Umgerechnet über 100 Millionen Dollar seien vom Mikrofinanzinstitut Grameen-Bank an eine neu gegründete Gesellschaft, Grameen-Kalyan, übertragen worden. Gegen Zinsen habe die neue Gesellschaft der Grameen-Bank die Gelder wieder geliehen. Das habe dazu geführt, dass die Mikrokreditbank "in ein enormes Schuldnerverhältnis gegenüber Grameen-Kalyan gekommen ist". Die Transaktion widerspreche den bei der Vergabe getroffenen Vereinbarungen.
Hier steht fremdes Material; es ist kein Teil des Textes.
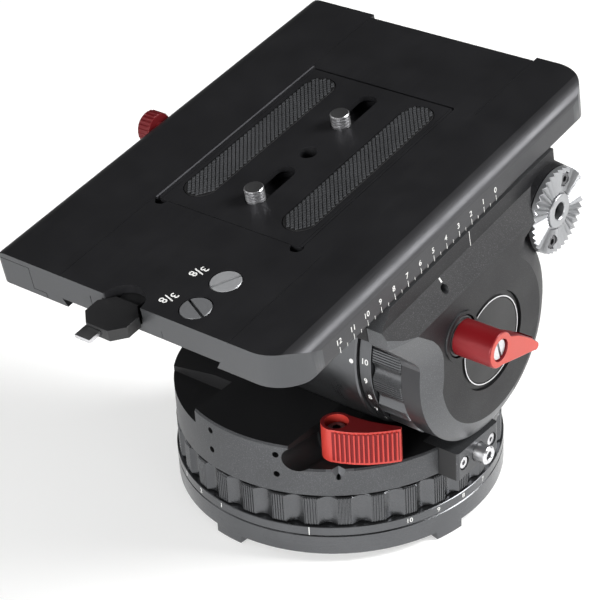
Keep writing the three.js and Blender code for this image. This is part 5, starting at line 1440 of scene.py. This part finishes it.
@dataclass
class Platform(Assembly):
    """The sliding platform, its clamp rail, marks, spare screws, key and lock knob."""

    side: float = 87.4
    under: float = 61.6
    top: float = 79.5
    front: float = -127.3
    rear: float = 113.4
    corner: float = 21.0
    left_corner: float = 4.8
    nose: Point = (8.0, 6.5)
    clamp_inner: float = 65.0
    seat_half: float = 42.6
    seat_front: float = -61.3
    seat_rear: float = 59.9
    seat_floor: float = 73.4
    zero: float = 24.5
    spare_x: float = 26.6
    spares: Point = (-95.0, -115.6)
    key_drop: float = 6.4
    key_nose: float = -143.3
    lock_place: float = -10.0
    lock_drop: float = 7.2

    def build(self) -> None:
        """Makes the platform and what is fixed to it."""
        self._platform()
        self._scale()
        self._spares()
        self._key()
        self._lock()

    def _blank(self) -> Solid:
        """The platform's section cut to its rounded plan."""
        s, under, top, (wide, drop) = self.side, self.under, self.top, self.nose
        section = arc((s - 3, under + 3), 3, -90, 0, 8)
        section += arc((s - wide, top - drop), wide, 0, 90, 20, drop / wide)
        section += arc((-s + wide, top - drop), wide, 90, 180, 20, drop / wide)
        section += arc((-s + 3, under + 3), 3, 180, 270, 8)
        bar = Solid.prism(section, self.front - 2, self.rear + 2, Axis.Y)
        c, left = self.corner, self.left_corner
        plan = [(-s, self.front, left), (s, self.front, c), (s, self.rear, c), (-s, self.rear, left)]
        return bar.meet(Solid.prism(rounded(plan, 24), under - 1, top + 1, Axis.Z))

    def _along(self, outline: Sequence[Point]) -> Solid:
        """An outline drawn out past both ends of the platform."""
        return Solid.prism(outline, self.front - 3, self.rear + 3, Axis.Y)

    def _clamp(self, gap: float) -> Solid:
        """Where the left clamp rail is, grown by a gap."""
        s, u, inner = self.side, self.under, -self.clamp_inner + gap
        top, foot = self.top - 2.9 + gap, u + 3.3 + gap
        outline = [(-s - 3, u - 3), (inner + 8, u - 3), (inner + 8, foot), (inner, foot), (inner, top)]
        return self._along([*outline, (-s - 3, top)])

    def _lock_bore(self) -> Solid:
        """Where the lock knob's stem runs through the clamp rail."""
        return Solid.rod(4.4, -90, -63, Axis.X, (self.lock_place, self.top - self.lock_drop), 40)

    def _platform(self) -> None:
        """The platform's body and its clamp rail."""
        under, top, front, rear, half = self.under, self.top, self.front, self.rear, self.seat_half
        low, y0, y1 = under + 4, self.seat_front, self.seat_rear
        channel = [(-44.4, under - 3), (44.4, under - 3), (44.4, under), (46.9, low), (-46.9, low)]
        seat = [(-half, y0, 1.8), (half, y0, 1.8), (half, y1, 1.8), (-half, y1, 1.8)]
        key_z = top - self.key_drop
        body = self._blank().cut(
            self._clamp(0.0),
            self._along([*channel, (-44.4, under)]),
            Solid.prism(rounded(seat, 5), self.seat_floor, top + 3, Axis.Z),
            Solid.prism(stadium(9, -50, -10), 70.8, 74, Axis.Z),
            Solid.prism(stadium(9, 16, 55), 70.8, 74, Axis.Z),
            Solid.prism(self._key_outline(0.4), key_z - 3.4, key_z + 3.4, Axis.Z),
            Solid.block((-14.4, front, key_z - 1.9), (-1.6, -103, key_z + 1.9)),
            Solid.rod(11, key_z, top + 3, Axis.Z, (-6.6, front), 96),
            self._lock_bore(),
            *(Solid.rod(7.8, top - 5.3, top + 3, Axis.Z, (self.spare_x, y), 72) for y in self.spares),
        )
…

Die Gesellschaft Grameen-Kalyan war nicht in die Vergabe von Mikrokrediten involviert und sollte laut den Auskünften, die Oslo von Yunus erhielt, soziale Hilfsprojekte finanzieren. Weitere Ermittlungen der Botschaft ergaben, dass Grameen-Kalyan-Gelder offenbar in andere Projekte investiert wurden, so auch in die Mobilfunkgesellschaften Grameen Telecom und Grameenphone. Bei Letzterer ist die staatliche norwegische Telekomgesellschaft Telenor Mehrheitsaktionär und verzeichnete in den vergangenen acht Jahren aus der Beteiligung über 100 Millionen Euro Gewinn.

Zu Yunus Erläuterungen bezüglich der Geldverschiebung zwischen den beiden von ihm geleiteten Firmen, Grameen-Bank und Grameen-Kalyan, heißt es in einer Gesprächsnotiz des norwegischen Botschafters Hans Fredrik Lehne vom Dezember 1997 weiter, diese seien "weder erhellend noch besonders vertrauenswürdig" gewesen.

Yunus habe als Hauptzweck der fraglichen Transaktion steuerliche Gründe genannt. Was der Botschafter für nicht akzeptabel hielt. Schließlich sei es das Ziel der Entwicklungshilfe, Überschüsse in den jeweiligen Volkswirtschaften zu generieren, "die dann besteuert werden können, damit ein Sozialsystem aufgebaut werden kann".

Nach mehrmonatigen Verhandlungen kam es im Mai 1998 zwischen Oslo und Yunus zu einem Kompromiss. Rund 60 Prozent der norwegischen Hilfe, umgerechnet 35 Millionen Dollar, wurden für ihren eigentlichen Verwendungszweck an die Grameen-Bank rückübertragen.

Laut NRK-Informationen waren neben Oslo auch Stockholm, die Ford Foundation sowie aus Deutschland die Kreditanstalt für Wiederaufbau (KfW) und die Gesellschaft für Technische Zusammenarbeit Absender der fraglichen Gelder. Eine Anfrage Oslos in Stockholm, ob man sich nicht auch dort um den Verbleib seiner Gelder kümmern wolle, wurde abgelehnt. Begründung: Man befürchte, der gute Name der Grameen-Bank könne darunter leiden.

Detaillierte Fragen der NRK-Redaktion zu den Vorwürfen beantwortete die Grameen-Bank nicht, sondern nahm nur kurz zu zwei Punkten schriftlich Stellung: Zum einen wird die soziale Zielsetzung von Grameen-Kalyan betont, zum anderen wird mitgeteilt, die Transaktion habe nie dazu gedient, Steuern zu sparen.